Néanmoins ces relations mettent en avant un point particulier : l'étrangeté d'un monde. Car s'il y a si les échanges sont maladroits entre justice et civils c'est bien parce que le cadre dans lequel se déroule cet événement est étranger, avec ses codes, son langage (que ce soit en français ou en latin), l'enchaînement des étapes notamment entre l'audience et la délibération souvent très longues en fonction du nombre de cas examinés dans la journée (une délibération aura même lieu vers les 2h30 du matin environs). Cette raideur dans la procédure va se retrouver dans la mise en scène de Depardon. En fait il a fallu qu'il place avant chaque début de séance deux caméras dans la salle d'audience, une sur le juge, puis une autre sur le prévenu. Le champ et le contre-champ. L'austérité incarnée. Il ressort de là une dimension implacable de la justice. Parfois même jugée injuste comme le fait savoir un prévenu au moment de sa condamnation.

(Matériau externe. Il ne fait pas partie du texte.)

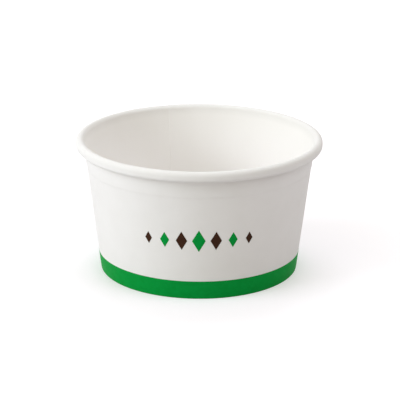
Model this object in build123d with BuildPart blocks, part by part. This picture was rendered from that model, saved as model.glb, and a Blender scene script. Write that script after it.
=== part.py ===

Mais ce champ et ce contre-champ vont alors trouver une toute autre signification. La place du juge se trouvant légèrement en hauteur, on a une caméra qui filme en contre-plongée tandis que la caméra qui filme les prévenus est à hauteur d'homme. Se dégage alors de là une relation de pouvoir qui met les jugés en position d'infériorité, là où Depardon a décidé de se placer, comme s'il voulait prendre leur défense. Tout ce dispositif ne vient que renforcer la l'écart de ces deux mondes que montre le film. Le temps consacré aux jugements n'est pas celui des Assises ou des grosses affaires judiciaires. C'est le travail rapide et quotidien de la justice. Ce peu de temps attribué à ces micro-drames est comme le révélateur d'une fracture sociale au sein d'un pays, d'une société incapable de répondre à ce genre de problème. Il nous concerne tous.

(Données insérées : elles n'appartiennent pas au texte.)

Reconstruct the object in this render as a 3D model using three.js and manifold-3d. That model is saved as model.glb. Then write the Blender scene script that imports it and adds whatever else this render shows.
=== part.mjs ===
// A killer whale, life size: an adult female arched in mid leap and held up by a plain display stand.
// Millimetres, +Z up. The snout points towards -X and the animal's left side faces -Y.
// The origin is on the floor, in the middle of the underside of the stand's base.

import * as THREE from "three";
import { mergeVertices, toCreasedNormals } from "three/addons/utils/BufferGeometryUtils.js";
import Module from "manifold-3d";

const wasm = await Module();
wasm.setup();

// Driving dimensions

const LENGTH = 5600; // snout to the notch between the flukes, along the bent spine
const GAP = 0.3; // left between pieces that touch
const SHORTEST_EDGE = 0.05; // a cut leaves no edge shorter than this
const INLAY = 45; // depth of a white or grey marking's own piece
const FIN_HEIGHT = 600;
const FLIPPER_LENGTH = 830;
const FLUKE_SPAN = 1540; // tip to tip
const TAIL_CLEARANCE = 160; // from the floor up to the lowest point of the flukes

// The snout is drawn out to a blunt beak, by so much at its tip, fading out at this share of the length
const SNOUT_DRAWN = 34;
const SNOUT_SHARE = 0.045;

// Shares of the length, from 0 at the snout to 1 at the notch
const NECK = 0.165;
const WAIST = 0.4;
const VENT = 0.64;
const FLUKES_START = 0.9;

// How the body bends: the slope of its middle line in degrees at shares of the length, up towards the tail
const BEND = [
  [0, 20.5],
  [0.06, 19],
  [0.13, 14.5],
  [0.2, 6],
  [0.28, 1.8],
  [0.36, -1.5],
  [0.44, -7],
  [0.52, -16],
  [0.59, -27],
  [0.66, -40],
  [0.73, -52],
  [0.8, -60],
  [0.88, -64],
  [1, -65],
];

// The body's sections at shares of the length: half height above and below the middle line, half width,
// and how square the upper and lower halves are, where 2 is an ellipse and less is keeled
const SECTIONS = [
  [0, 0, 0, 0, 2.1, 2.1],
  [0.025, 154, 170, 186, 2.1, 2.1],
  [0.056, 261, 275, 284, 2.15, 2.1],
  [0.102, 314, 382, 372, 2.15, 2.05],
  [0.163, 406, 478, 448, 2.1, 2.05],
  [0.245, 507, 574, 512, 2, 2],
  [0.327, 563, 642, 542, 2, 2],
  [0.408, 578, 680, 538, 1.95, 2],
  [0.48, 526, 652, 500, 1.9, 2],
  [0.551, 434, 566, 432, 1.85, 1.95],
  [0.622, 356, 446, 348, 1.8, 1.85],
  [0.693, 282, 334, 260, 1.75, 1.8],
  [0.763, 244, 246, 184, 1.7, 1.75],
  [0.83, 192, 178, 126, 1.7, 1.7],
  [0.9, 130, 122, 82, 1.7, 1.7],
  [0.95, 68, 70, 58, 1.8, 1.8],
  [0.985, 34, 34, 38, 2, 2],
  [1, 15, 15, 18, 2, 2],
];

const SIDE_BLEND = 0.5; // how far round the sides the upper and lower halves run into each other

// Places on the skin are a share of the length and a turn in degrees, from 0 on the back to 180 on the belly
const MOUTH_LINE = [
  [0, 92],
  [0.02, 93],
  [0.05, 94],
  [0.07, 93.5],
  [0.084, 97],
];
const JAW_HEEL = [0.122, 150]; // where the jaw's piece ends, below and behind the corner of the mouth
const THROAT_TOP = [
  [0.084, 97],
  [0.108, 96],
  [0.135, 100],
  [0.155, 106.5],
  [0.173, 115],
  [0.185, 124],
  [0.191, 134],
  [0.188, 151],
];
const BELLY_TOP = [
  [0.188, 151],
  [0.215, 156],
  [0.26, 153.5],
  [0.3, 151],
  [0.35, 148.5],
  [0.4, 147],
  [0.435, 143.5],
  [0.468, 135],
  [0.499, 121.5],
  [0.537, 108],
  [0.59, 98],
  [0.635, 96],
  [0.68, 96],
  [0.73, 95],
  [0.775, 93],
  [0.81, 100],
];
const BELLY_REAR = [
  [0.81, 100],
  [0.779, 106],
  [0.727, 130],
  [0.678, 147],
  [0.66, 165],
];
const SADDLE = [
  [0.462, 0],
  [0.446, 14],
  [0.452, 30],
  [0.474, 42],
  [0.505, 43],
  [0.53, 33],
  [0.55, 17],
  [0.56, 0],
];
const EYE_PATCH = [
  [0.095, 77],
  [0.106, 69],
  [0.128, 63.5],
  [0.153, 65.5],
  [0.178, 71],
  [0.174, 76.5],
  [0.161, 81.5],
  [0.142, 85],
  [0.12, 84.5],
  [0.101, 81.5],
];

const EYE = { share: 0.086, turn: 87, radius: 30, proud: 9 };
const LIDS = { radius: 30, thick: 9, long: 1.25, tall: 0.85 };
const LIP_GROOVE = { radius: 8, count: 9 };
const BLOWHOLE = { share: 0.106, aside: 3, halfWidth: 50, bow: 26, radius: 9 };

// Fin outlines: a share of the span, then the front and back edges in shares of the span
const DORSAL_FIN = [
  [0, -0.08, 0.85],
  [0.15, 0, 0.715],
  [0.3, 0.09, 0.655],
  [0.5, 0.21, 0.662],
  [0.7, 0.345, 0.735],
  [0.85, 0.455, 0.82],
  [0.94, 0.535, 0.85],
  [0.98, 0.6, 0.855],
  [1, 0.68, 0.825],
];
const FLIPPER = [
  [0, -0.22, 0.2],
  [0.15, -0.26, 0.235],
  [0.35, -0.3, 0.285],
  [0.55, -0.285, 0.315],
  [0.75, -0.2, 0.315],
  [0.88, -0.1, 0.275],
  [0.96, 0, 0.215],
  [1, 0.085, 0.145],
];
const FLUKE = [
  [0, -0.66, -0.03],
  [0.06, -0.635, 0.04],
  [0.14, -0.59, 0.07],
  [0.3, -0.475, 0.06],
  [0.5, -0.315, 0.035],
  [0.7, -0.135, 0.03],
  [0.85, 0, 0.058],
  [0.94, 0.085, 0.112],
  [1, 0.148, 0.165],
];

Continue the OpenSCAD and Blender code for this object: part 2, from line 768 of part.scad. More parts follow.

Au terme de la projection de nombreuses questions viennent à l'esprit du spectateur. Les motifs de condamnations se valent-ils tous ? Les sentences sont-elles justes ? Quid de l'humain au milieu de ce cadre déshumanisant ? Ces interrogations amèneront probablement Raymond Depardon à tourner une suite qui, espérons-le, sera aussi remarquable que ce documentaire-ci.